On one previous story, he took to 29-degree Fahrenheit Arctic waters in mid-winter in a specially made 10-millimeter-thick wet suit. For three hours, as sea life crowded his lens, he didn’t notice the physical misery. Only when the animals disappeared did the cold set in. “You get driven by what’s in front of you,” he says. “It’s a sign that so many of the limitations we place on ourselves are mental.”
In the end, Skerry’s faith and persistence pay off. In Dominica, he photographed adult sperm whales “babysitting” young calves while mothers hunted squid below, and he came to recognize individual whales by their flukes. Despite his early drought, he captured one of the first images anywhere of a baby sperm whale calf suckling its mother—a photo that wowed scientists.
“There’s an old saying among whale scientists: Someday we will know everything there is to know about whales, except how a sperm whale calf nurses,” Skerry says. “It was like divine intervention—magic did happen, but it was on the whales’ terms.”

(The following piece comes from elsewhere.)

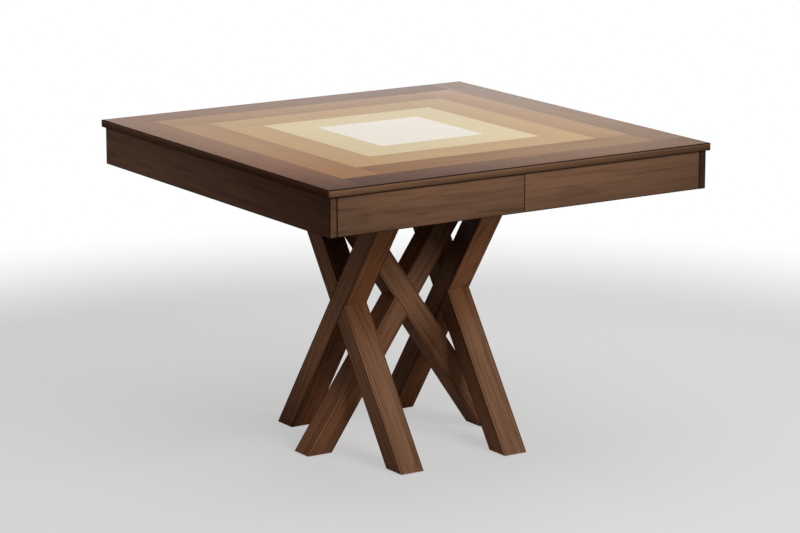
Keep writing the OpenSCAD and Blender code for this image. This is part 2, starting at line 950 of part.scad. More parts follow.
alignment_pins();
lock_plates();
lock_pivots();
lock_lever(-1);  // front_lock_lever
lock_lever(1);  // rear_lock_lever
lock_strikes();
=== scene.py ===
"""Square extending dining table: a walnut border, apron and crossed legs, and a top of nested
frames of lighter woods."""

import math

import bmesh
import bpy
from mathutils import Matrix, Vector


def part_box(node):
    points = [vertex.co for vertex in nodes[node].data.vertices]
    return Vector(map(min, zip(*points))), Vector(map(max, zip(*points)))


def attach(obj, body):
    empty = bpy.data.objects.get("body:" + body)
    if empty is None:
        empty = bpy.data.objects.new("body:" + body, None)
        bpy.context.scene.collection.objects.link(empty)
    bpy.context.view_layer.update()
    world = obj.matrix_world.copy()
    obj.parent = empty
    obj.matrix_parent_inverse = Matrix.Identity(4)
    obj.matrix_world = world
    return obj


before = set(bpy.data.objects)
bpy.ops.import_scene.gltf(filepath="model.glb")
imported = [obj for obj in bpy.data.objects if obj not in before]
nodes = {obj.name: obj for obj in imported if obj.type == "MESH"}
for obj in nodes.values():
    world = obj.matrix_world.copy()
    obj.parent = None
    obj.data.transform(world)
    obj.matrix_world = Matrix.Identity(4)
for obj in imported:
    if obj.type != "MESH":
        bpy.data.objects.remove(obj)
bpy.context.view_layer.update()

# Sizes read off the frame: half the top, half the nested frames, and the height of the top
TOP_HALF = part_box("right_end_border")[1].x
FRAMES_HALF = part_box("right_outer_frame_boards")[1].x
TOP_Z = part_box("right_end_border")[1].z

# The legs: width in the plane of their frame, reach along the leg from the crossing, height of
# the crossing, how far out the foot stands, and the run for each metre of rise
LEG_W = 0.057
LEG_REACH = 0.45
CROSS_Z = 0.366
FOOT_RUN = 0.254
LEG_LEAN = FOOT_RUN / CROSS_Z

# The locks' plates, and the screws near their corners with a cross recess
LOCK_PLATE_L = 0.050
SCREW_INSET = 0.0065
SCREW_R = 0.0036
SCREW_RISE = 0.00045
RECESS_REACH = 0.0020
RECESS_HALF = 0.00045
RECESS_DEPTH = 0.0003

# The camera that took the photograph
CAMERA_PLACE = (-4.21057, -6.49256, 2.17570)
CAMERA_TURN = -32.963
CAMERA_DOWN = 12.684
CAMERA_LENS = 145.5
CAMERA_SENSOR = 36.0
CAMERA_RANGE = 100.0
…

After 43 years of diving and 23 years of photographing for National Geographic, Skerry hopes his work helps audiences see that everything in the ocean is connected—and that we are connected to it too. (Listen to Skerry describe his career's start and the meal an orca "served” him, in the podcast episode “The Secret Culture of Killer Whales” on Overheard at National Geographic.)
“What I hope is that through the lens of culture and family and identity … we begin to understand we’re not alone on this planet—we’re not above or apart from nature,” Skerry says. “If we can see a little of ourselves in these animals, it hopefully makes it just a bit more likely that we’ll think twice about how we treat this place. There’s a lot more going on out there than we ever realized.”